Efforts to drive out the polar bears from the human habitat have partly paid off, Zhigansha Musin, the head of the municipal administration, told Russian media on Monday.

“We are chasing the bears away with the tools that we have,” the state-run RIA Novosti quoted Musin as saying. “Their number is now smaller than 50, [but] we can’t calculate [accurately] due to the weather.”

The authorities arranged transportation for the safe passage of children to and from kindergartens and of troops to and from military garrisons, he added.

Musin’s deputy Alexander Minayev told regional authorities that some of the invading polar bears had attacked people, Agence France Presse reported on Saturday.

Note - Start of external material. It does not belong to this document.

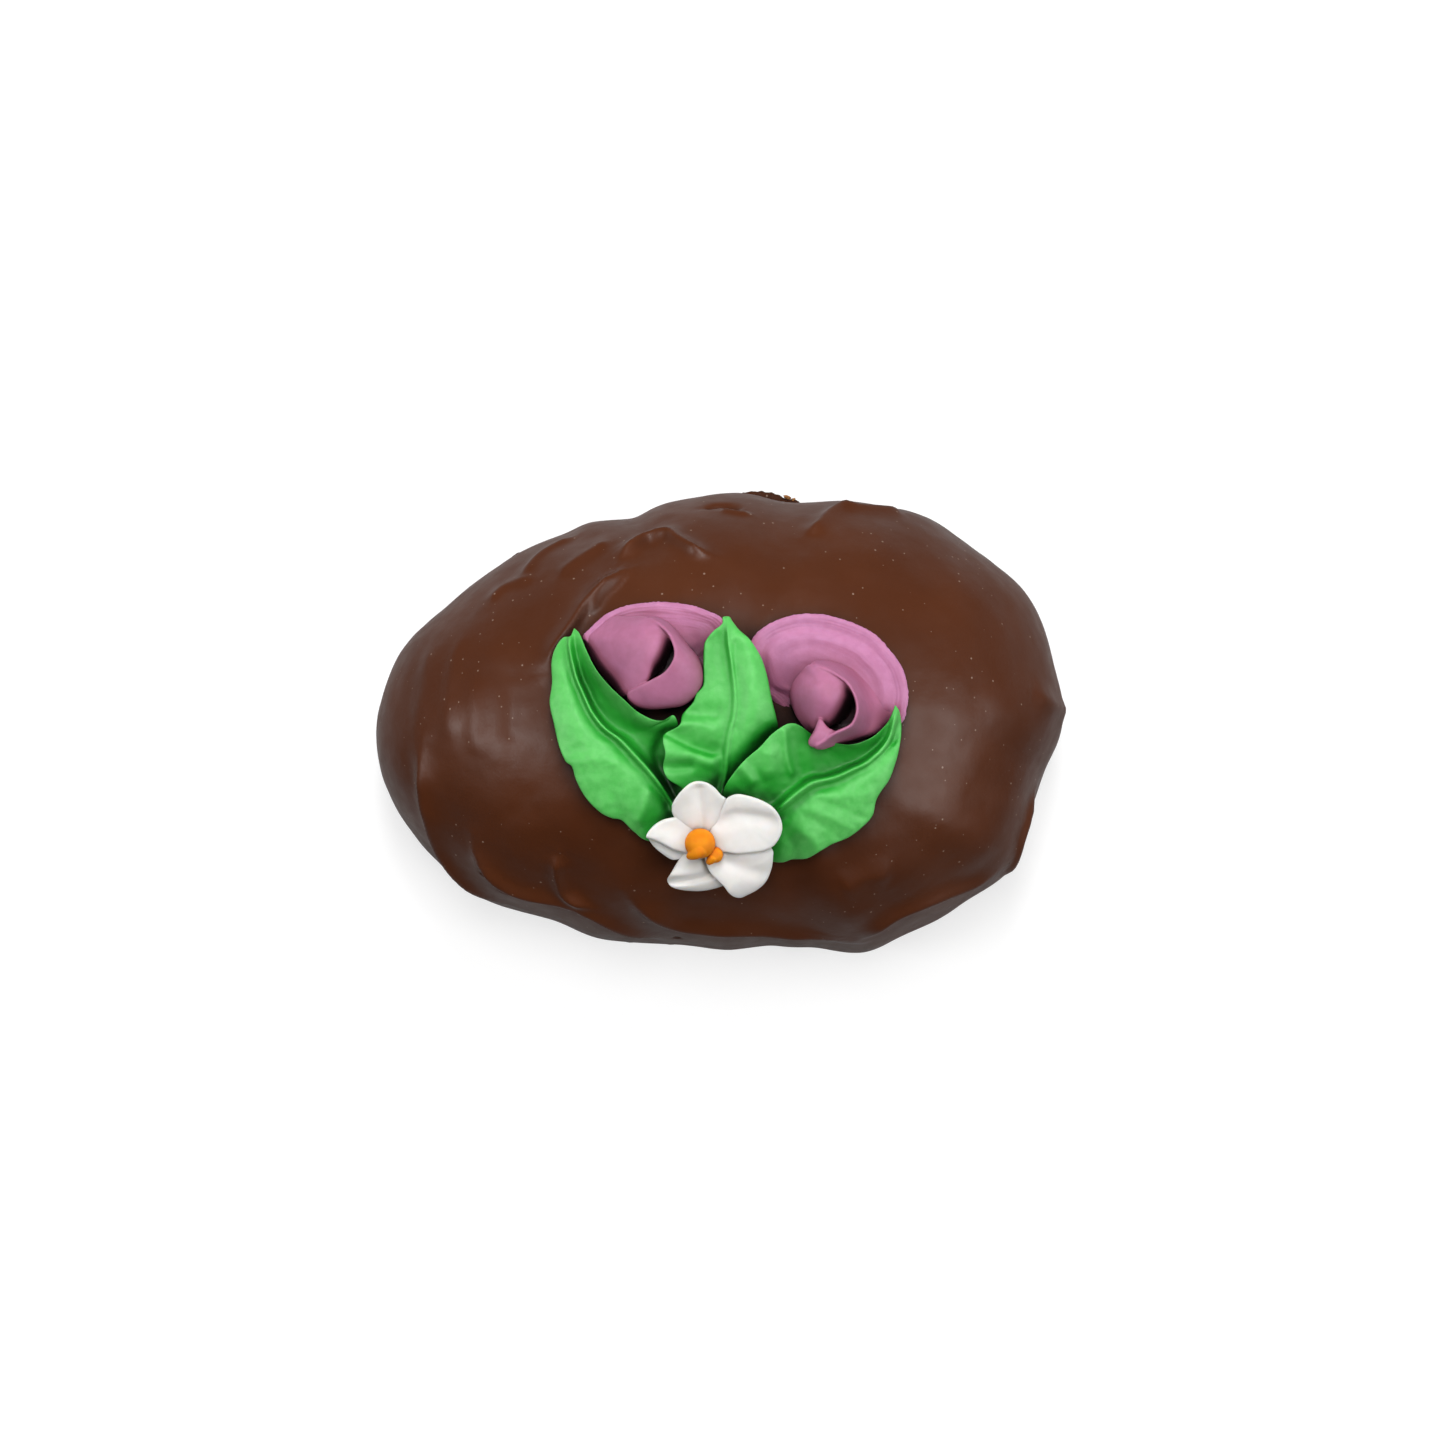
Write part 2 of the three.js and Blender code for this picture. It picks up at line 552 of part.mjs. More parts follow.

Although Russia classifies polar bears as endangered species and bans their killing, regional authorities reportedly entertained the idea of shooting down the animals as “the only possible forced measure.”

WWF Russia, meanwhile, warned that the effects of climate change that have driven the polar bears to interact with the human population will also affect tigers and reindeer in Siberia and the Russian Far East.